Monday, June 27, 2011

Amazing music movie news for Coen brothers' fans, and some Muppety goodness too

Coincidentally enough, I was thinking just the other day, "Man, it's been a long since I've heard of the Coen brothers working on anything" (yes, I really do think things like that, but - yet, at least - not usually out loud.) Well, according to the always reliable 24 Frames blog from the L.A. Times, the wait is apparently over, and judging by what they've come up with, it sounds like it could well be worth it.

Music has always been key to the Coens' movies, especially with my favorite, "O Brother Where Art Thou," and they've never encountered a genre they couldn't conquer (actually, noir is a mixed bag - "Blood Simple" was sensational, but I loathe "The Man Who Wasn't There), so turning now to a music biopic seems like a natural move, especially when the subject definitely sounds odd enough to suit their outlook.

The subject for their next movie will apparently be Greenwich Village blues singer and activist Dave van Ronk. I don't know much about him myself, but that should just make the movie more fun. He died in 2002, and his memoirs, "The Mayor of McDougal Street" (going to the top of my reading list now), were published posthumously and will be used for material in the new film, which will document the Greenwich Village folk and music scene.

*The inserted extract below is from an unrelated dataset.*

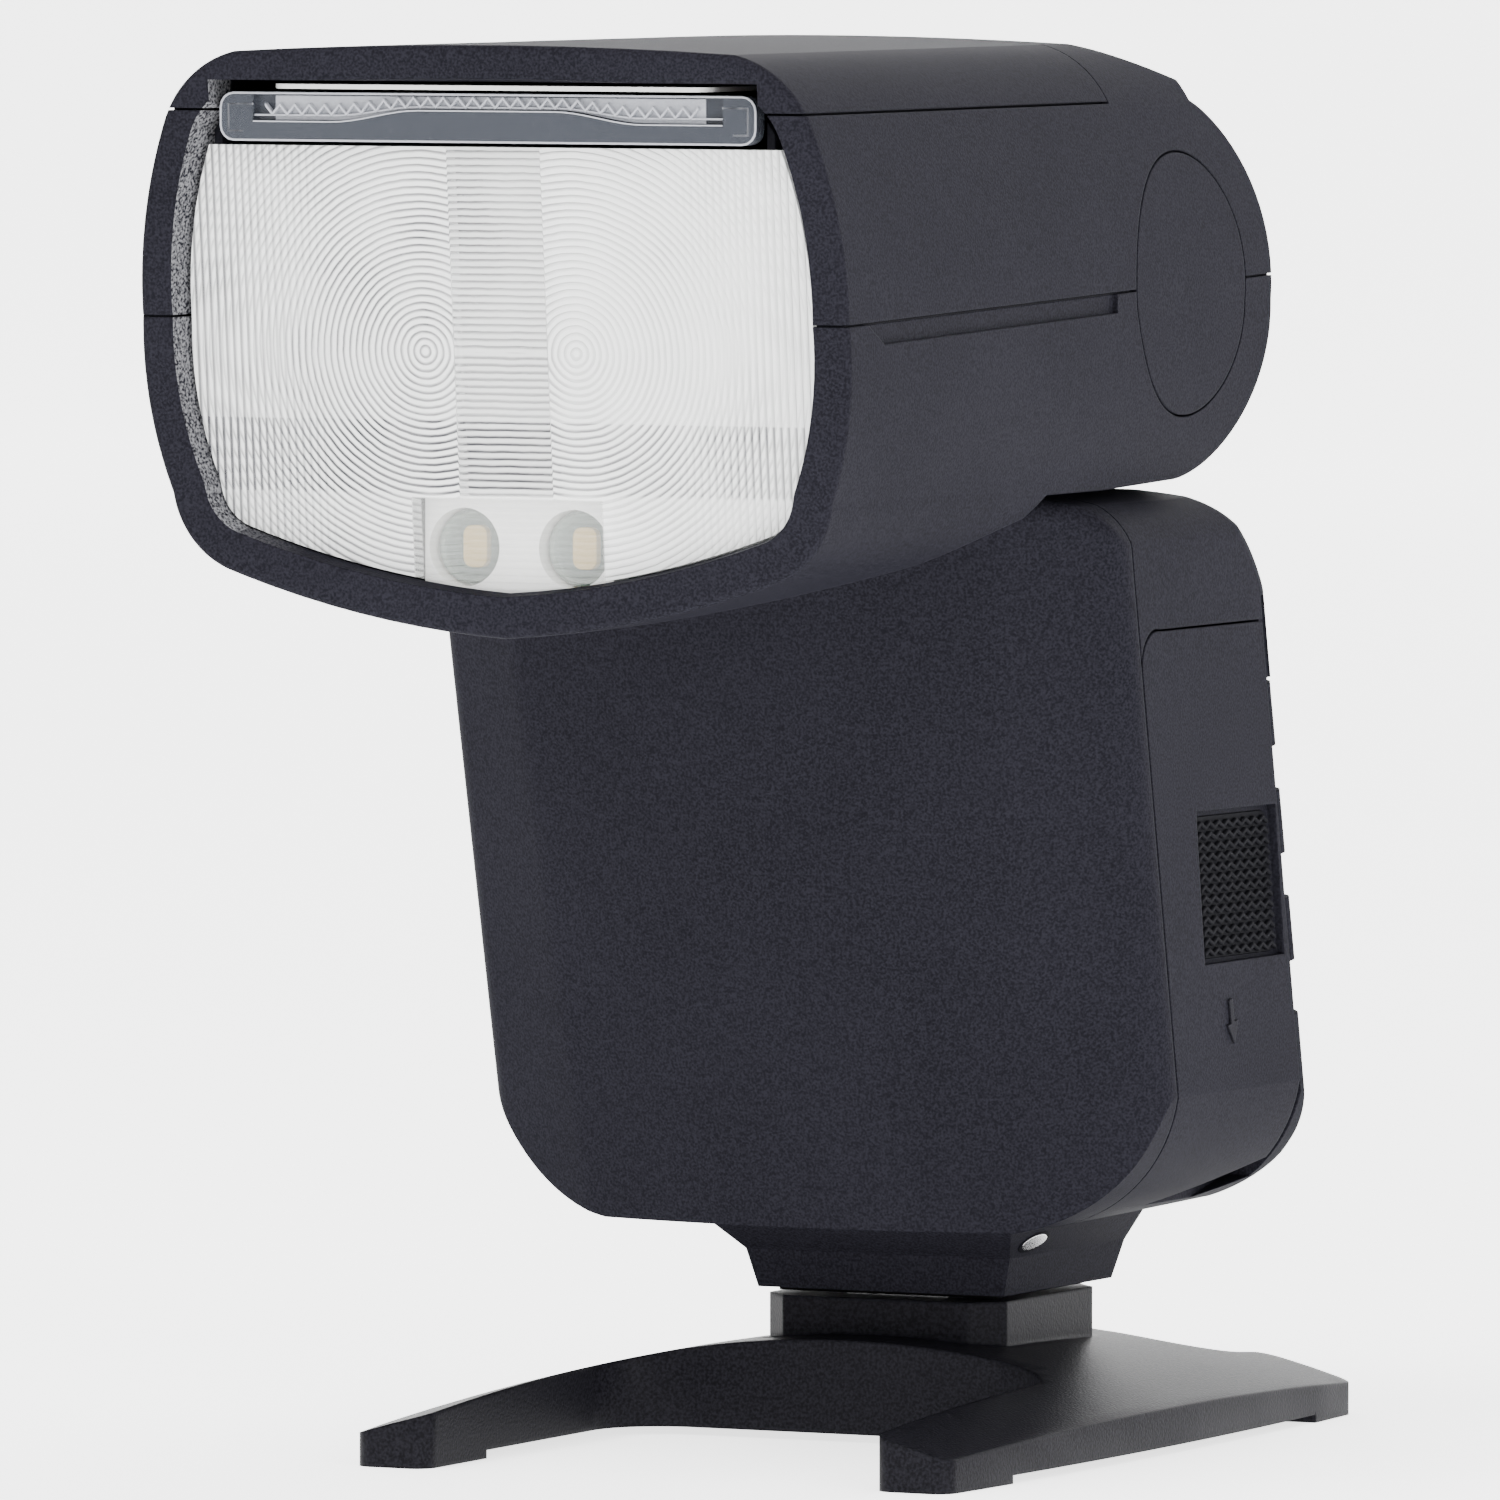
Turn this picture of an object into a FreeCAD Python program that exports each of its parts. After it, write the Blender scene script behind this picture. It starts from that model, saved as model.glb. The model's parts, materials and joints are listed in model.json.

That should give them plenty of colorful characters to work with, and in the folk vein Joel Coen says the film will contain musical performances "pretty much all performed live, single instrument. I have to say, the thing we’re doing now, we’re not writing specifically for any of the parts, which is unusual for us."

From that brief description, and given their track record, I'd expect that this approaches "The Big Lebowski" in form much more than any traditional music biopic. Truly amazing news to start off a Monday morning, and though little is known now beyond that, I can only enthusiastically say bring it on!

OK, keeping with music but moving on quickly because I'm somehow already late at 7:08 a.m., the buildup to the release of "The Muppets" this Thanksgiving will continue in August with the release of "Muppets: The Green Album," which will contain Muppet favorites covered by the likes of Weezer, My Morning Jacket and OK Go.

I've always thought the guys from OK Go were pretty much just living their live as Muppets anyway, so it's a natural fit for them to take on the "Muppet Show Theme." As good as this sounds, however, and I can almost guarantee I'll buy it, the one musical thing that would be much better is a re-release of the soundtrack for the original "Muppet Movie."

We wore a hole right through our cassette copy on family trips when I was a kid, and I'd certainly spring for a great CD copy now. Just sayin'. In the meantime, here's the track listing for "Muppets: The Green Album":

01 OK Go: "Muppet Show Theme"
02 Weezer and Paramore's Hayley Williams: "Rainbow Connection"
03 The Fray: "Mahna Mahna"
04 Alkaline Trio: "Moving Right Along"
05 My Morning Jacket: "Our World"
06 Amy Lee: "Halfway Down the Stairs"
07 Sondre Lerche: "Mr. Bassman"
08 The Airborne Toxic Event: "Wishing Song"
09 Atreyu's Brandon Saller and Good Charlotte's Billy Martin: "Night Life"
10 Andrew Bird: "Bein' Green"
11 Matt Nathanson: "I Hope That Something Better Comes Along"
12 Rachael Yamagata: "I'm Going to Go Back There Someday"

And, to close today, though I'm mildly excited about the existence of the season four premiere of "True Blood" on my DVR, which I'll probably watch tonight, much better will the upcoming second season of "Boardwalk Empire," which given HBO's tendencies, will probably unspool just as soon as the new "True Blood" season ends. Below is the teaser trailer for season two, and the best thing you can say about it is it promises more of the same, but when a show's this good, that's very far from a complaint. Enjoy the trailer, and have a perfectly endurable Monday. Peace out.


jeremy said...

It really surprises me that "The Man Who Wasn't There" is your least favorite Coen Bros. film when they've made tripe like "Intolerable Cruelty" and useless films like "The Ladykillers." Also, Carter Burwell's score is better than his work on "True Grit." I say give it another go. (Also, Deakins' cinematography is the 2nd best looking B&W film behind Martin Ruhe's "Control," in my oh-so-biased opinion.)

Reel Fanatic said...

"Intolerable Cruelty" just liked so bad that I've never bothered to see it, Jeremy (the only Coens' movie I can say that about) ... I have to confess, though, that I liked "Ladykillers" a whole lot more than most of the world, mostly just as mindlessly very funny comedy .. But you're right that I should give "The Man Who Wasn't There" another try, since I've only seen it once many years ago

France said...

I absolutely loved this album, from the first to the last songs they all carried that sense of familiarity while adding something new and amazing to the mix. I purchased this album and listened to it probably six times through in one sitting and never felt any less enjoyment from it.